Israel Starts at Kennedy Airport

My trip to Israel began at my building at 108th Street and Riverside Drive.  I had plenty of time before the 6:30 pm flight so took the subway:  first the #1 train to the B at 59th Street, then a change to the E at 7th Avenue, and finally the JFK Air Train at Sutphin Boulevard.   All typically New York so far, with many different types of people including a young couple from Moscow on the E—all in a system that moves quickly but cannot be described as clean or attractive, excepting perhaps the Air-Train.  It was midday, and not too crowded, and I had a nice conversation with an MTA employee who clarified my transfers.   Then at Kennedy’s Terminal 4, a helpful young woman, directing passengers, told me that that I was too early for El Al check-in and placed me at the beginning of what became a long passenger waiting line.
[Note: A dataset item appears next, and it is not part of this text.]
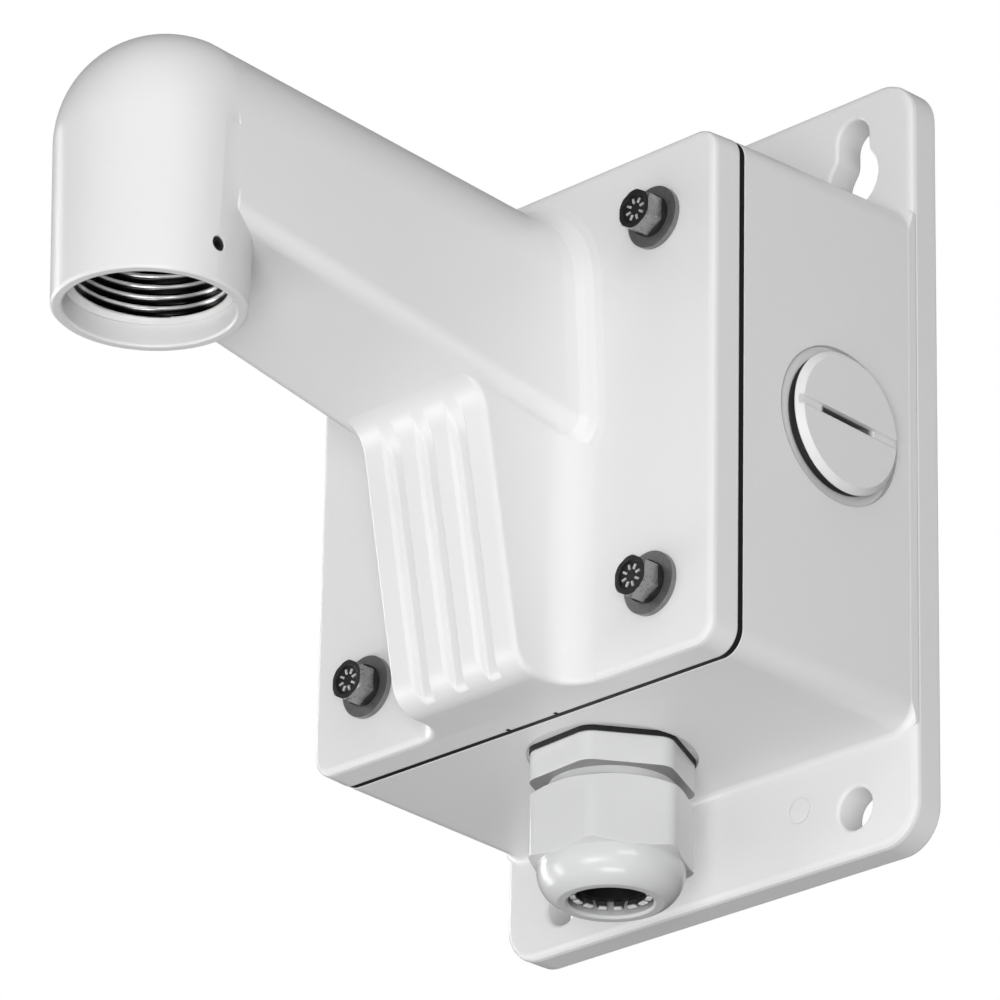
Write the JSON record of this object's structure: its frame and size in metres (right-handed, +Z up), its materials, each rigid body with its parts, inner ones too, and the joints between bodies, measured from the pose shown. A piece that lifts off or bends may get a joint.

The crowd was eclectic—a number of older American couples traveling to the Holy Land, by their look Christians, mostly white some black from the continent’s interior—and a number of Israelis. I had a pleasant conversation with an older Israeli  who was directly behind me.  She frequently visits her son and grandchildren in Cleveland and was on her way home.  The food she said is not good in Cleveland, so she did a lot of cooking, but her grandchildren are learning Hebrew as their mother is a Hebrew teacher.  She is round, casually but carefully dressed, with hair too-perfectly-set against an elderly face, and she is warm and genuine.  Her antecedents were from both Europe and Syria, an unusual blending for Jews in the United States.

When El Al is ready,  I am the first to line up at one of the small standing desks for interviews, and a young Israeli woman asks me a number of security questions:

Why are you visiting?   I’m seeing friends and cousins.

Do you belong to a congregation?   No

Do you celebrate the holidays?   Passover, with a shrug that indicated some of the time.

What are your cousins’ names?    These were given.

Do you have any plans to visit the surrounding countries?  No.   Have you visited the surrounding countries?  No

Do you know anyone in the surrounding countries?   I have a Palestinian American friend who visits her family in Jordan.  How often do you see her?   Every few months.  When did you most recently see her?  A few weeks ago.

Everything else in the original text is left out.